On 14 August 2005, the team took a step up in terms of quality of opposition and intensity against a South London Storm side including many first team players. Storm were 44–22 winners in a competitive game. Griffins man of the match was Matt King.

Next up was a trip to St Albans to face St Albans Centurions Old Boys on 10 September 2005. This proved to be a very close-fought game. In appalling heavy rain the game was tied at 22–22 with just minutes to go. However, a series of Griffins handling errors gave the Centurions the initiative and they took the lead with just a minute on the clock. A failed short kick off gifted another score to the opposition who took the victory by 32–22. Griffins man of the match was shared this between Jason Dunn, who controlled the game admirably in the centre of the pitch, and Chris Caulfield who defended superbly and looked dangerous in attack.

In its final 13 a side game of its first season, Griffins went back to South London Storm on 25 September 2005 looking for revenge. The team performed very well to win 26–18 against a side including some much more experienced professional players. Griffins showed great skill while inspired leadership from Bill Drinkwater and Dell Bristow saw the team victorious in an intense battle.

==2005 Hull IMBRL 7's==

In the final action of the 2005 season London Griffins travelled to Hull on 23 October 2005 for the Hull IMBRL 7's tournament.

The Griffins got off to a poor start with successive group stage defeats to York and Castleford but recovered well to take the scalp of the Leeds Lost Loiners. The final group game saw a comfortable victory over Sheffield Forgers which earned a place in the plate competition.

In the plate, Oldham were beaten in the quarter-finals and the Hull side Dads Against Drugs were beaten in a nail biting semi final. The final was against Halifax and Griffins were always ahead in close game finally winning by 6 tries to 5.

So a successful first season ended on a high with the club's first silverware as plate winners of the 2005 Hull IMBRL 7's.

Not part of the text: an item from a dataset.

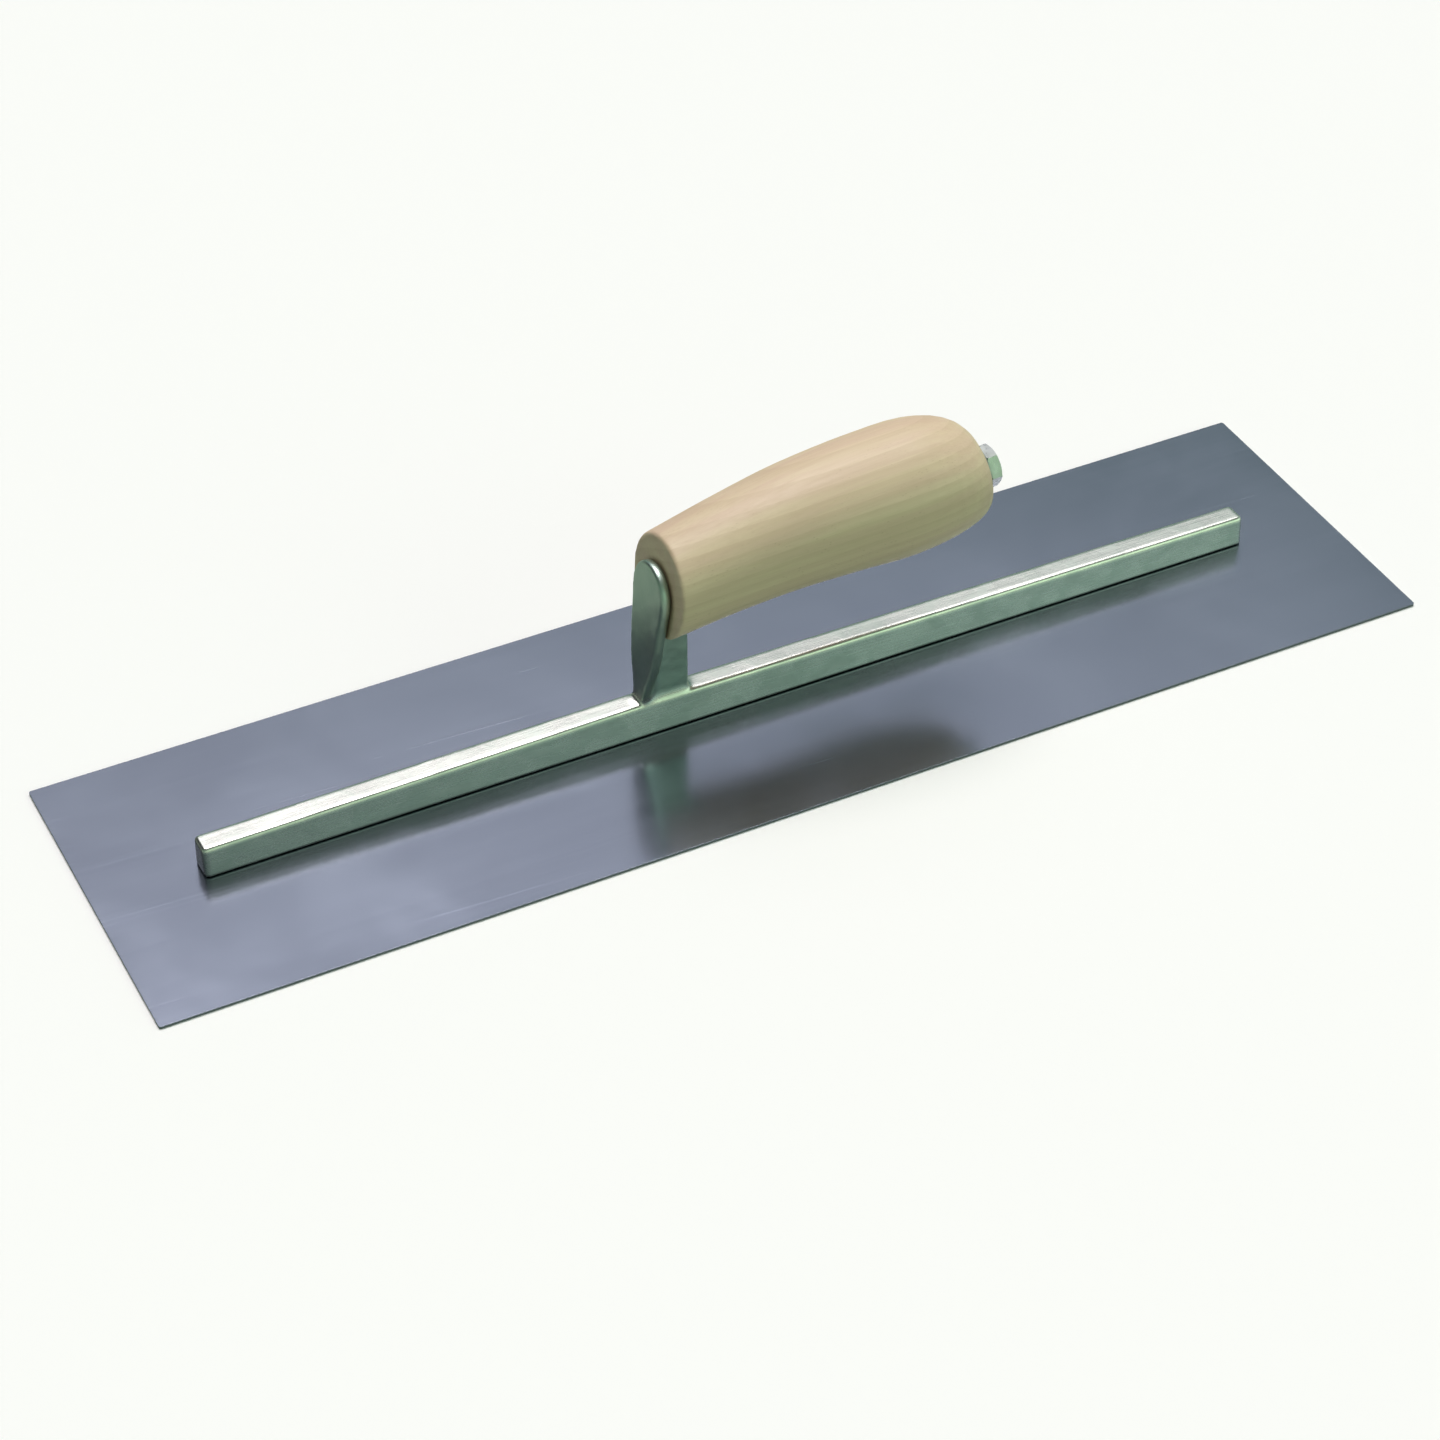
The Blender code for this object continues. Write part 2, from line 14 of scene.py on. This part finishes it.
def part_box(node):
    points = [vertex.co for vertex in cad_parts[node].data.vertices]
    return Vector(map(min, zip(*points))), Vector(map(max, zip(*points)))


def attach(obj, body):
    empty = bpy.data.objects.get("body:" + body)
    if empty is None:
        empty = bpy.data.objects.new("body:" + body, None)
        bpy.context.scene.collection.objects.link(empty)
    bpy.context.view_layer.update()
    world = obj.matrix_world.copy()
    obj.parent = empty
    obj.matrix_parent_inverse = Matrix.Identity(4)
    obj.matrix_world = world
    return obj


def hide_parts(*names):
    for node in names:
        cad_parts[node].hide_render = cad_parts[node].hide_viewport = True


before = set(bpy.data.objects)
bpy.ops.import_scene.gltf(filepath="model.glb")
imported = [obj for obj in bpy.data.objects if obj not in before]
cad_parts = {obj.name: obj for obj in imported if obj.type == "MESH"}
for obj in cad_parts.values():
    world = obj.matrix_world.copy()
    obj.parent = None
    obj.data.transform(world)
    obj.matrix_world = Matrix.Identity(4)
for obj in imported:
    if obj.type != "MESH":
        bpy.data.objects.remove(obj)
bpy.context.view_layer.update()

==2006 Sheffield IMBRL 7's==

The 2006 season opened on 1 May 2006 with the Sheffield IMBRL 7's, a tag competition organised by Sheffield Forgers.

The group stages saw the Griffins drawn with St Thomas, Halifax B, Hull B and Sheffield A.

St Thomas were beaten 3 tries to 1 and Sheffield A by 7 tries to 1 in a game that featured a hat-trick from Craig Johnson. The first big test came against Hull FC Irregulars and the London side romped home by 5 tries to 1 including another hat-trick this time from King. The group stage ended with a 6–4 win against Halifax B where Matt King once again crossed for three tries.

The semi final was a tense and epic encounter with Halifax A with the Griffins victorious by 7 tries to 5. Craig Johnson matched Matt King by scoring a second hat-trick of the day. It was defence that had been the key with Chris Heading leading the way.

Sheffield B were to be the final opponents. After a tight first half the Griffins pulled away to score a 7 tries to 4 victory with Maurice Harley (2), Chris Heading, Steve Farrar, Jason Dunn and Rob Douglas all registering tries.

==Season 2006==

The 13-a-side season opened with a semi contact game against Sheffield Forgers on 21 May 2006. The game was played at the New River Stadium as a curtain raiser to the National League Two clash between London Skolars and Sheffield Eagles. Griffins led 22–12 at half time and with 15 minutes remaining had extended this lead to 38–18. Three quick tries in a late fightback from the Forgers put the home side under pressure but the Griffins were able to hang on during a nervy finish to claim a 38–32 victory. Griffins man of the match was shared by Dell Bristow and Dan Stapleton

On 1 July 2006, a significant development for the club saw the Griffins playing their first full contact match against Wigan Web Warriors. The game was also the first played at the Griffins' new home ground of London Grasshoppers. On the day, Wigan's experience told in very hot conditions and they were victors by 38–14.

Encouraged by the full contact experience the club applied to join the London Amateur Rugby League for the 2007 season. A new coaching team of Adam Hill (head coach) and Chris Heading (conditioner) was put in place to prepare the team for this transition.

Back on the field, the rivalry started in 2005 with South London Storm continued with a further match on 13 August 2006. In their biggest win to date, the Griffins outclassed a select Storm side to win 52–8. The whole team put in a great performance and debutants Leon Hook (2), Mark Price and Jamie Robinson all scored tries. Joint man of the match were the new coaching team of Chris Heading and Adam Hill.

==Season 2007==
After only one London League fixture, a 38–22 win at South London Storm, London Griffins joined Rugby League Conference South division. The Griffins were approached by the RFL to take over Broadstairs' fixtures after they withdrew from the Conference.